In short, Chinese missiles are imposing asymmetrical financial costs on the U.S. naval forces. Interestingly, the U.S. Navy’s strategy to counter these threats is not too different from how European knights dealt with the advent of the English longbow on medieval battlefields during the late European Middle Ages.

For example, during The Hundred Years War (1337-1453) the principal question the English had to deal with was how to defeat mounted French noblemen — especially how to survive a mounted charge of armored cavalry. In the end, the English solution was to to rely on a single weapon system to defeat the French: the English yeoman longbowman. Here is a more detailed comparison:

The English reaction to the French knight and his conventional military dominance — a direct strategy:

  • Relied on single technology, the English longbow (providing an increase in cost efficiency and operational mobility) [ Side note: English longbowmen could much more easily form into a line of battle and could fight on any territory provided they had adequate wooden palisades which, just like Roman legionnaires, they usually carried with them.]
  • Less need of logistical support due to the absence of horses (the channeling of resources)
  • Only small detachments were necessary to defeat larger mounted armies (decreasing marginal costs)

The French reaction to the English yeoman longbowman — an indirect strategy:

  • Knights wore increasingly heavy armor (decreasing tactical mobility)
  • Heavy armor exhausted the horses (decreasing operational mobility)
  • Due to threat from longbows, special crossbow and infantry detachments had to be formed (diverting resources)

Thus to summarize, the English and French pursued two very different strategies for success on the battlefield, with the former emphasizing a direct, cost-efficient strategy and the latter (perhaps unknowingly) pursuing an indirect, resource-draining military strategy.

The direct strategy of relying on a single effective weapon imposed indirect costs on England’s opponents. The direct tactical response to the first French losses in the war (see the history here) should have been to form longbow units and abandon the mounted charge. However, feudal culture prohibited such a move; thus, indirect strategies were found to deal with the new threat, but they resulted in financial depletion and operational defeat of the French knights in the long run. The direct strategy of England based on one weapon enabled operational success and asymmetric expenditure of resources.

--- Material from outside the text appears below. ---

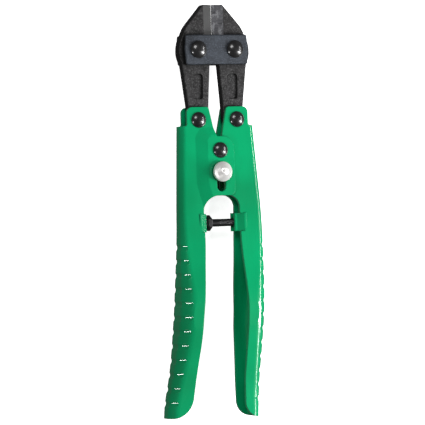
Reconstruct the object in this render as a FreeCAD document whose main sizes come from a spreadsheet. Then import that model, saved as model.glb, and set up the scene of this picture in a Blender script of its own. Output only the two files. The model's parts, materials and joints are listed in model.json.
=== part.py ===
import FreeCAD, Part
import math
import os
import re

import Sketcher

# Small bolt cutters, in millimetres.  X is across the tool, +Y points to the jaws, +Z is the front.
# Everything is drawn round the centre pivot and moved at the end, so that the part's origin is the
# bottom centre of its box.

os.makedirs("parts", exist_ok=True)
doc = FreeCAD.newDocument("bolt_cutters")
Vector = FreeCAD.Vector

SIZES = {
    # linkage
    "pin_x": 10.2, "pin_y": 51.0, "ear_x": 10.7, "ear_y": 15.5,
    # sheet metal and layers, each a height above the mid-plane
    "sheet": 1.6, "ear_face": 4.0, "lobe_face": 5.75, "right_inset": 0.05,
    "jaw_half": 2.75, "tail_half": 2.2, "plate_low": 2.85, "plate_high": 5.75,
    # jaws
    "tip_y": 73.9, "tip_x": 5.3, "cheek_x": 15.4, "cheek_y": 62.4, "cheek_low_y": 53.6,
    "blade_gap": 0.1, "blade_low_y": 58.0, "throat_x": 1.6, "throat_y": 54.0,
    "arm_in_x": 2.7, "arm_in_y": 42.0, "waist_x": 17.9, "waist_y": 43.4, "jaw_side_x": 19.5,
    "tail_out_x": 14.9, "tail_in_x": 4.9, "tail_end_y": 10.9, "tail_round": 4.6, "step_y": 44.4,
    "cheek_round": 14.0, "bevel_width": 5.5, "bevel_land": 0.12, "jaw_edge": 0.35,
    "pad_in_x": 6.6, "pad_out_x": 12.7, "pad_low_y": 26.0, "pad_high_y": 38.9, "pad_depth": 0.9,
    "pad_low_round": 1.2, "pad_high_round": 2.0,
    # coupling plates
    "plate_half": 17.0, "plate_crown": 0.7, "plate_low_y": 43.4, "plate_high_y": 58.45, "plate_edge": 0.45,
    # rivets
    "pin_shank": 2.9, "pin_head": 4.45, "pin_rise": 2.4, "pin_rim": 0.5, "pin_round": 5.3,
    "ear_shank": 2.2, "ear_head": 3.9, "ear_rise": 2.0, "ear_rim": 0.4, "ear_round": 4.8,
    "centre_shank": 2.5, "running": 0.05, "loop_gap": 0.15,
    # centre pivot
    "spacer_radius": 4.0, "spacer_half": 2.3, "washer_radius": 6.0, "washer_gap": 0.02,
    # handles, plan
    "ear_top_y": 22.0, "web_top_y": 12.4, "ear_back_x": 17.2, "notch_round": 1.2, "ear_corner": 3.0,
    "notch_top_x": 5.1, "notch_low_x": 1.75, "notch_low_y": 7.0,
    "lobe_x": 7.8, "lobe_top_y": 6.9, "lobe_round": 6.7, "arch_y": 23.0, "arch_round": 8.0,
    "throat_left_x": 9.6, "throat_right_x": 10.5, "throat_y_low": 47.0,
    "disc": 6.3, "window_x": 2.9, "window_y": 6.6,
    "left_grip_x": 15.6, "left_grip_y": 98.0, "left_tip_x": 21.4, "left_tip_y": 134.4,
    "left_tip_round": 11.5, "right_grip_x": 11.5, "right_grip_y": 79.0, "right_low_x": 9.2,
    "right_low_y": 117.0, "right_tip_y": 136.0, "right_tip_round": 8.0, "grip_bend": 110.0,
    "far_x": 45.0, "left_open_x": 0.0, "right_open_x": -8.0,
    # left lobe joggle
    "foot_x": 13.0, "foot_y": 11.6, "foot_low_x": 9.0, "foot_low_y": 31.0, "ramp_top_x": 6.9,
    "ramp_top_y": 7.4, "ramp_low_x": 3.5, "ramp_low_y": 28.0, "bend_y": 17.0, "joggle_far_x": 14.0,
    # stop bolt and its pressed noses
    "stop_y": 36.8, "nose_width": 9.3, "nose_face": 2.8, "nose_left_x": 7.7, "nose_right_x": 8.0,
    "slope_left_x": 10.9, "slope_right_x": 12.8, "nose_flat": 1.4,
    "bolt_shank": 1.95, "bolt_core": 1.68, "bolt_pitch": 0.7, "bolt_head_half": 3.5, "bolt_head_thick": 2.8,
    "bolt_head_x": 7.6, "bolt_end_x": 17.9, "thread_x": 0.6, "nut_half": 2.5, "nut_half_y": 3.2,
    "nut_low_x": 14.2, "nut_high_x": 17.4, "bolt_clear": 0.12,
    "rest_half": 9.55,
    # finger grooves
    "groove_first_y": 48.7, "groove_pitch": 7.1, "groove_radius": 2.6, "groove_depth": 0.5,
    "groove_lean": 24.0,
    # latch
    "latch_y": 11.0, "latch_travel": 7.5, "slot_half": 2.5, "stud_radius": 2.1, "stud_back": 9.1,
    "stud_front": 8.6, "knob_base": 3.5, "knob_radius": 5.1, "knob_low": 5.85, "knob_neck": 6.35,
    "knob_rim_low": 6.95, "knob_rim_high": 8.3, "knob_shoulder": 9.5, "knob_top": 11.2,
    "knob_face": 3.7, "bush_radius": 2.35, "bush_half": 5.6, "latch_washer": 4.2, "wave_low": 5.85,
    "wave_high": 6.35, "back_washer_high": 7.35, "clip_high": 8.05, "clip_radius": 3.4, "clip_core": 1.6,
    # opening spring
    "coil_radius": 4.95, "coil_wire": 0.45, "coil_pitch": 0.98, "coil_lean": 35.0, "coil_leg": 25.0,
}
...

What does this mean for the U.S. Navy?

The direct strategy of medieval England in dealing with a continental threat neatly illustrates the potential for future U.S. adversaries to exploit the strict adherence to a U.S. naval doctrine based on the carrier by indirectly imposing costs. Whether Chinese anti-ship missiles can penetrate carrier defenses misses a key point, since the mere presence of anti-ship missiles imposes a heavy cost on U.S. Navy offensive capabilities as well as on its budget.

Aircraft carriers will be in service at least until 2050 and constitute one of the main U.S. instruments to project global power. One way or another, the defense of these prestige objects is tantamount to defending U.S. hegemony, just like the adherence to the mounted charge was tantamount to maintaining a privileged position in society for the European chivalry.

Hence, like the French knights, the U.S. Navy chose an indirect strategy to counter the Chinese missile threats and other anti-access/area denial (A2/AD) strategies. Looking at the history of the Hundred Years War, the belated but successful French response to the longbow was to kill the archers rather than protect the knights. Yet, with the ongoing advancement of missile technology, it will become increasingly more expensive and difficult to destroy Chinese missiles before they are launched.

As the CNAS report notes:

“The national security establishment, the White House, the Department of Defense, and Congress persist despite clear evidence that the carrier equipped with manned strike aircraft is an increasingly expensive way to deliver firepower and that carriers themselves may not be able to move close enough to targets to operate effectively or survive in an era of satellite imagery and long-range precision strike missiles.”

Is it time to rethink U.S. naval strategy?